# Febreze and Other Air Fresheners



## spartacus (Aug 25, 2011)

I've noticed that my hedgehog makes my room smell quite funky often even when I clean his cage. I have a very sensitive nose to bad smells so it's no surprise. The room is also small so smells linger. As a solution a associate at the local supermarket recomended this Febreze Air Effects Spray with a sort of fall leaves/pumpkin/cinnamon smell. I tried spraying some a couple of times in my room and right when I do my hedgehog comes right out of his hut and explores the cage (doesn't lick anything) just sniffs the air then continues to eat, drink and do his normal daily things. He's been acting pretty normal to the spray. It's almost as if he likes it? Aside from his behavior to it, does it pose a health risk to him? Should I spray it while he's not in the cage? Should I try something else? Thanks.


----------



## Hedgieonboard (Nov 15, 2009)

That's a really good question. Febreeze and other air fresheners can be very dangerous for pets because it can be inhaled into the lungs. He was probably recognizing a new smell but it wouldn't be good in my opinion to use those around him because it will smell stronger to him then to you. One alternative is to leave a bowl of baking soda out near the cage where no animals can get to or an open box of it. If that doesn't work enough there is people who have gotten a small air purifier that says it works really good. 

I do feel your pain though on the smells, my Sandra used to be very bad about making the cage smelly.


----------



## nationofamanda (Jan 19, 2010)

i love my air purifier for attacking those hedgie smells. if you buy one make sure to buy the right sized unit for the room size or it won't work very well. mine is a hamilton beach true-air model that i have had for two years now and it still runs like new and only put me back about 60 dollars.

spot cleaning up poopies and cleaning the wheel every morning also helps keep things smelling a little better.


----------



## zorropirate (Aug 13, 2010)

I use air purifiers in my apt too due to an asthmatic cat.  

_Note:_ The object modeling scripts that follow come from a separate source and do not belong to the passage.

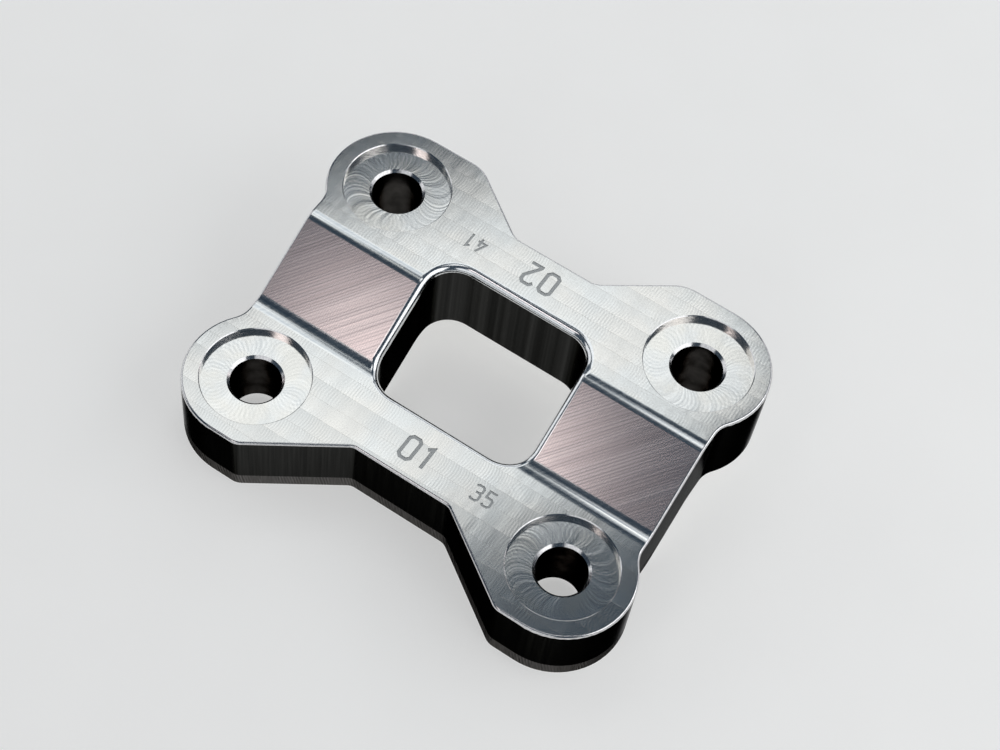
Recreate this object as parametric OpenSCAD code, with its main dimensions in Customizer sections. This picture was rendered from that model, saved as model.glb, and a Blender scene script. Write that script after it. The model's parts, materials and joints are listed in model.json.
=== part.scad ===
// Retraction plate: one machined aluminium plate with two bolting rails
// at different heights, a ramped web between them and a window through it.
// X runs along the rails, Y from the low front rail to the high rear rail,
// Z up. The origin is the middle of the footprint, under the front rail.

/* [Bolt holes] */
// Distance between the two bolt holes of a rail
hole_span_x = 158.8; // [150:0.1:180]
// Distance between the two rows of bolt holes
hole_span_y = 107.1; // [104:0.1:120]
// Diameter of a bolt hole
bore_d = 23; // [18:0.1:26]
// Chamfer at both ends of a bolt hole
bore_chamfer = 1.2; // [0.5:0.1:2]
// Diameter of a counterbore
counterbore_d = 49; // [40:0.1:54]
// Depth of a counterbore
counterbore_depth = 3.2; // [1.6:0.1:12]
// Width of the broken edge round a counterbore
counterbore_break = 0.4; // [0.2:0.1:1]

/* [Rails] */
// Thickness of the front rail
front_rail_t = 35; // [28:0.1:38]
// Thickness of the rear rail
rear_rail_t = 41.2; // [36:0.1:50]
// Height of the rear rail's underside above the front rail's
under_step = 15.9; // [8:0.1:20]

/* [Ears] */
// Radius of the ear round each bolt hole
ear_r = 32.5; // [30:0.1:38]
// Radius of the neck where an ear meets the plate's end
neck_r = 12; // [8:0.1:16]
// Distance from the middle of the plate to its ends
end_x = 103; // [98:0.1:106]

/* [Rear waist] */
// Distance from the middle of the plate to the rear waist
rear_waist_y = 62.1; // [56:0.1:68]
// Half the length of the rear waist
rear_waist_x = 21.1; // [16:0.1:26]
// Distance from the middle to the corner where the rear slant ends
rear_slant_x = 54; // [50:0.1:62]
// Corner radius at the outer end of the rear slant
rear_corner_r = 16.5; // [8:0.1:20]
// Corner radius at the inner end of the rear slant
rear_waist_r = 10.4; // [5:0.1:14]

/* [Front waist] */
// Distance from the middle of the plate to the front waist
front_waist_y = 57.6; // [52:0.1:62]
// Half the length of the front waist
front_waist_x = 24.7; // [20:0.1:28]
// Distance from the middle to the corner where the front slant ends
front_slant_x = 66.4; // [60:0.1:70]
// Corner radius at the outer end of the front slant
front_corner_r = 8; // [4:0.1:14]
// Corner radius at the inner end of the front slant
front_waist_r = 6; // [3:0.1:10]

/* [Ramp] */
// Slope of the ramp in degrees
ramp_angle = 28.7; // [26:0.1:34]
// Distance from the middle to the ramp's upper edge
ramp_top_y = 21.8; // [20:0.1:26]
// Radius of the rounded edge at the top of the ramp
ramp_top_r = 12.4; // [6:0.1:16]
// Radius of the hollow at the foot of the ramp
ramp_foot_r = 16.4; // [6:0.1:20]
// Thickness of the sloping web, square to the ramp
web_t = 34.7; // [30:0.1:38]
// Radius of both bends of the underside
under_r = 12; // [6:0.1:16]

/* [Window] */
// Width of the window
window_w = 79.8; // [60:0.1:90]
// Distance from the middle of the plate to the window's rear wall
window_rear_y = 34.2; // [28:0.1:38]
// Distance from the middle of the plate to the window's front wall
window_front_y = 26.8; // [20:0.1:30]
// Corner radius of the window
window_r = 14.1; // [8:0.1:20]

/* [Edges] */
// Radius of the rounded upper edge all round the plate
edge_r = 1.1; // [0.4:0.1:2]
// Radius of the rounded upper edge all round the window
rim_r = 3.2; // [1:0.1:4]

/* [Hidden] */
$fn = 96;
overcut = 1;
edge_step = 7;
edge_facets = 5;
ramp_steps = 5;
aluminium = [0.80, 0.81, 0.82];

hole_x = hole_span_x / 2;
hole_y = hole_span_y / 2;
ear_edge_y = hole_y + ear_r;
plate_x = hole_x + ear_r;
rear_top_z = under_step + rear_rail_t;
top_step = rear_top_z - front_rail_t;

// Where the straight ramp would meet the rails without its two radii
ramp_rear_y = ramp_top_y - ramp_top_r * tan(ramp_angle / 2);
ramp_front_y = ramp_rear_y - top_step / tan(ramp_angle);
// Middles of the ramp's two radii, the rounded upper edge and the hollow foot
bend_z = rear_top_z - ramp_top_r;
foot_y = ramp_front_y - ramp_foot_r * tan(ramp_angle / 2);
foot_z = front_rail_t + ramp_foot_r;
// The underside of the web lies parallel to the ramp
under_front_y = ramp_front_y + (web_t / cos(ramp_angle) - front_rail_t) / tan(ramp_angle);
under_rear_y = under_front_y + under_step / tan(ramp_angle);

// The neck is tangent to the ear and to the plate's end
neck_x = end_x + neck_r;
neck_y = hole_y - sqrt(pow(ear_r + neck_r, 2) - pow(neck_x - hole_x, 2));
neck_turn = asin((hole_y - neck_y) / (ear_r + neck_r));

// Corners as [x, y, radius], counter-clockwise, for the half with x > 0
outline_right = [
    [front_waist_x, -front_waist_y, front_waist_r],
    [front_slant_x, -ear_edge_y, front_corner_r],
    [hole_x + ear_r * tan(45 + neck_turn / 2), -ear_edge_y, ear_r],
    [end_x, -neck_y - neck_r * tan(neck_turn / 2), neck_r],
    [end_x, neck_y + neck_r * tan(neck_turn / 2), neck_r],
    [hole_x + ear_r * tan(45 + neck_turn / 2), ear_edge_y, ear_r],
    [rear_slant_x, ear_edge_y, rear_corner_r],
    [rear_waist_x, rear_waist_y, rear_waist_r]
];
outline_corners = concat(outline_right, mirrored(outline_right));

// Side view as [y, z, radius], counter-clockwise
side_corners = [
    [-ear_edge_y, 0, 0],
    [under_front_y, 0, under_r],
    [under_rear_y, under_step, under_r],
    [ear_edge_y, under_step, 0],
    [ear_edge_y, rear_top_z, 0],
    [ramp_rear_y, rear_top_z, ramp_top_r],
    [ramp_front_y, front_rail_t, ramp_foot_r],
    [-ear_edge_y, front_rail_t, 0]
];

window_corners = [
    [-window_w / 2, -window_front_y, window_r],
    [window_w / 2, -window_front_y, window_r],
    [window_w / 2, window_rear_y, window_r],
    [-window_w / 2, window_rear_y, window_r]
];

// The other half of a list of corners, in the order that closes the outline
function mirrored(corners) =
    [for (i = [len(corners) - 1:-1:0]) [-corners[i][0], corners[i][1], corners[i][2]]];

function point(corner) = [corner[0], corner[1]];
function unit(v) = v / norm(v);
function left_of(v) = [-v[1], v[0]];

// Direction of travel into and out of corner i
function way_in(corners, i) =
    unit(point(corners[i]) - point(corners[(i + len(corners) - 1) % len(corners)]));
function way_out(corners, i) = way_in(corners, (i + 1) % len(corners));
function turns_left(corners, i) = cross(way_in(corners, i), way_out(corners, i)) > 0;
// Length of straight edge that the arc at corner i takes up
function setback(corners, i) =
    corners[i][2] == 0 ? 0
    : corners[i][2] * tan(acos(way_in(corners, i) * way_out(corners, i)) / 2);
function arc_start(corners, i) = point(corners[i]) - way_in(corners, i) * setback(corners, i);
function arc_end(corners, i) = point(corners[i]) + way_out(corners, i) * setback(corners, i);
function arc_centre(corners, i) =
    arc_start(corners, i)
    + left_of(way_in(corners, i)) * corners[i][2] * (turns_left(corners, i) ? 1 : -1);

// Outline through a list of corners, with a true arc at each that has a radius
module rounded_outline(corners) {
    last = len(corners) - 1;
    difference() {
        union() {
            polygon([for (i = [0:last]) each corners[i][2] > 0
                ? [arc_start(corners, i), arc_end(corners, i)]
                : [point(corners[i])]]);
            for (i = [0:last])
                if (corners[i][2] > 0 && turns_left(corners, i))
                    translate(arc_centre(corners, i)) circle(r = corners[i][2]);
        }
        for (i = [0:last])
            if (corners[i][2] > 0 && !turns_left(corners, i))
                translate(arc_centre(corners, i)) circle(r = corners[i][2]);
    }
}

// The plate seen from above, without its holes
module plan_outline() {
    rounded_outline(outline_corners);
}

// The plate seen from its end, drawn out along the rails
module side_profile() {
    length = 2 * (plate_x + overcut);
    translate([-length / 2, 0, 0])
        rotate([90, 0, 90])
            linear_extrude(height = length) rounded_outline(side_corners);
}

module blank() {
    intersection() {
        translate([0, 0, -overcut])
            linear_extrude(height = rear_top_z + 2 * overcut) plan_outline();
        side_profile();
    }
}

// A cone that opens upwards from radius r over its height
module chamfer_cone(r, size) {
    cylinder(r1 = r, r2 = r + size + overcut, h = size + overcut);
}

// Bolt hole, counterbore and their edges, between an underside and a top face
module bolt_hole(bottom_z, top_z) {
    floor_z = top_z - counterbore_depth;
    bore_r = bore_d / 2;
    translate([0, 0, bottom_z - overcut])
        cylinder(r = bore_r, h = floor_z - bottom_z + 2 * overcut);
    translate([0, 0, bottom_z + bore_chamfer])
        mirror([0, 0, 1]) chamfer_cone(bore_r, bore_chamfer);
    translate([0, 0, floor_z - bore_chamfer])
        cylinder(r1 = bore_r, r2 = bore_r + bore_chamfer, h = bore_chamfer);
    translate([0, 0, floor_z])
        cylinder(d = counterbore_d, h = counterbore_depth + overcut);
    translate([0, 0, top_z - counterbore_break])
        chamfer_cone(counterbore_d / 2, counterbore_break);
}

// The upper edges are rounded as if a ball rolled along inside them, touching
// the wall and the upper side of the plate. Slope of the upper side over a ball
// of radius r whose middle is at y
function slope_over(y, r) =
    let (on_bend = (ramp_top_y - y) / (ramp_top_r - r))
    let (on_foot = (y - foot_y) / (ramp_foot_r + r))
    min(ramp_angle, asin(max(0, min(1, on_bend))), asin(max(0, min(1, on_foot))));
// Height of the middle of the ball
function ball_height(y, r) =
    let (ramp_start = ramp_top_y - (ramp_top_r - r) * sin(ramp_angle))
    let (ramp_end = foot_y + (ramp_foot_r + r) * sin(ramp_angle))
    y < ramp_end
        ? foot_z - (ramp_foot_r + r) * cos(slope_over(y, r))
        : bend_z + (ramp_top_r - r) * cos(slope_over(y, r))
            - max(0, ramp_start - y) * tan(ramp_angle);

// Places where the ball touches the wall, as [x, y, direction into the wall].
// side is 1 where the outline goes round the solid, -1 where it goes round a hole
function places_on_arc(corners, i, side) =
    let (first = arc_start(corners, i) - arc_centre(corners, i))
    let (turn = acos(way_in(corners, i) * way_out(corners, i)))
    let (bend = turns_left(corners, i) ? 1 : -1)
    let (steps = ceil(turn / edge_step))
    [for (k = [0:steps])
        let (a = atan2(first[1], first[0]) + bend * turn * k / steps)
        let (touch = arc_centre(corners, i) + corners[i][2] * [cos(a), sin(a)])
        [touch[0], touch[1], bend * side > 0 ? a + 180 : a]];
// Between two arcs a place is needed only where the ramp bends
function places_on_run(corners, i, side, r) =
    let (from = arc_end(corners, i), to = arc_start(corners, (i + 1) % len(corners)))
    let (way = way_out(corners, i))
    [for (k = [1:2 * ramp_steps])
        let (up = way[1] > 0 ? k : 2 * ramp_steps + 1 - k)
        let (y = up <= ramp_steps
            ? foot_y + (ramp_foot_r + r) * sin(ramp_angle * (up - 1) / (ramp_steps - 1))
            : ramp_top_y - (ramp_top_r - r)
                * sin(ramp_angle * (2 * ramp_steps - up) / (ramp_steps - 1)))
        if ((y - from[1]) * (to[1] - y) > 0)
            [from[0] + (to[0] - from[0]) * (y - from[1]) / (to[1] - from[1]), y,
                atan2(way[1], way[0]) + 90 * side]];
function edge_places(corners, side, r) =
    [for (i = [0:len(corners) - 1])
        each concat(places_on_arc(corners, i, side), places_on_run(corners, i, side, r))];

function turned_between(u, v, share) =
    let (angle = acos(u * v))
    (u * sin((1 - share) * angle) + v * sin(share * angle)) / sin(angle);

// Section of the cutter at one place: the arc, drawn out past both of its ends,
// and a last point that is clear of the plate
function edge_section(place, r) =
    let (out = [-cos(place[2]), -sin(place[2]), 0])
    let (xy = [place[0], place[1], 0] - out * r)
    let (slope = slope_over(xy[1], r))
    let (up = [0, -sin(slope), cos(slope)])
    let (middle = [xy[0], xy[1], ball_height(xy[1], r)])
    let (arc = [for (k = [0:edge_facets]) middle + r * turned_between(out, up, k / edge_facets)])
    concat(
        [arc[0] + overcut * unit(arc[0] - arc[1])],
        [for (k = [1:edge_facets - 1]) arc[k]],
        [arc[edge_facets] + overcut * unit(arc[edge_facets] - arc[edge_facets - 1])],
        [middle + (r + overcut) * (out + up)]
    );

// What is cut away to round the upper edge along an outline
module edge_cutter(corners, side, r) {
    sections = [for (place = edge_places(corners, side, r)) edge_section(place, r)];
    n = len(sections);
    m = len(sections[0]);
    // Seen against the way of travel a section runs clockwise round a hole
    function in_order(face) = side < 0 ? face : [face[2], face[1], face[0]];
    polyhedron(
        points = [for (section = sections) each section],
        faces = [for (i = [0:n - 1], j = [0:m - 1])
            let (next_i = (i + 1) % n, next_j = (j + 1) % m)
            each [
                in_order([i * m + j, i * m + next_j, next_i * m + next_j]),
                in_order([i * m + j, next_i * m + next_j, next_i * m + j])
            ]]
    );
}

module window() {
    translate([0, 0, -overcut])
        linear_extrude(height = rear_top_z + 2 * overcut) rounded_outline(window_corners);
    edge_cutter(window_corners, -1, rim_r);
}

module retraction_plate() {
    color(aluminium)
        difference() {
            blank();
            edge_cutter(outline_corners, 1, edge_r);
            window();
            for (side = [-1, 1]) {
                translate([side * hole_x, -hole_y, 0]) bolt_hole(0, front_rail_t);
                translate([side * hole_x, hole_y, 0]) bolt_hole(under_step, rear_top_z);
            }
        }
}

retraction_plate();
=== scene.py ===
"""Looks of the retraction plate: its machined surfaces, a pale floor, soft lamps and the camera."""

import json
import math

import bmesh
import bpy
from mathutils import Euler, Matrix, Vector


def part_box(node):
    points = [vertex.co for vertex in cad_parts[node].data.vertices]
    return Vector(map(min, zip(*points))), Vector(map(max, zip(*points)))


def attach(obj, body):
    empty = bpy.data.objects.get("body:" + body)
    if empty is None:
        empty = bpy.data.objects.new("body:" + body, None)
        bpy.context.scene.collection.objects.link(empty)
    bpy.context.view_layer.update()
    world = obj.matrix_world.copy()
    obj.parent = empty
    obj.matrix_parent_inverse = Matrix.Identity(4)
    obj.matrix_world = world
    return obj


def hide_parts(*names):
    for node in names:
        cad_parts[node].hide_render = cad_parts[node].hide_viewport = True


MM = 0.001

# Camera
CAMERA_PLACE = (0.2049, -0.4153, 0.7788)
CAMERA_TURN_DEG = (31.88, -5.04, 33.03)
CAMERA_LENS_MM = 71.8
CAMERA_SENSOR_MM = 36.0

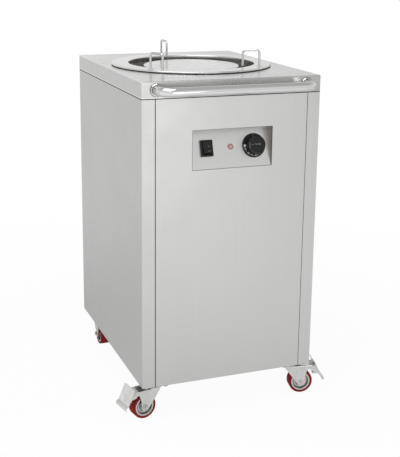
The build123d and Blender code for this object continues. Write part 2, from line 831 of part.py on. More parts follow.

But on occasion I will use those odour eating things that are meant for smoke and pet odours. They come in little tubs and are a combination of carbon and baking soda, they dry up over time and absorb odours. Lukily in Canada they can be found for 1.25$ at dollarama.


----------



## Nebular (Dec 28, 2010)

I picked up an air purifier about a month ago and put in my bedroom with Norman. He wasn't overly smelly to begin with, but there was a hint of something there, and some nights when he was on the wheel and nature called... well... you get the idea. I honestly didn't think it would do much except keep the dust down a bit, but have noticed that there is simply no more smell coming from his pen at all. The amount he sneezes has also gone down quite a bit.


----------



## spartacus (Aug 25, 2011)

Very detailed! I guess I'll try an air purifier! Thank you so much you guys, and if anyone has anymore suggestions I'm all ears.


----------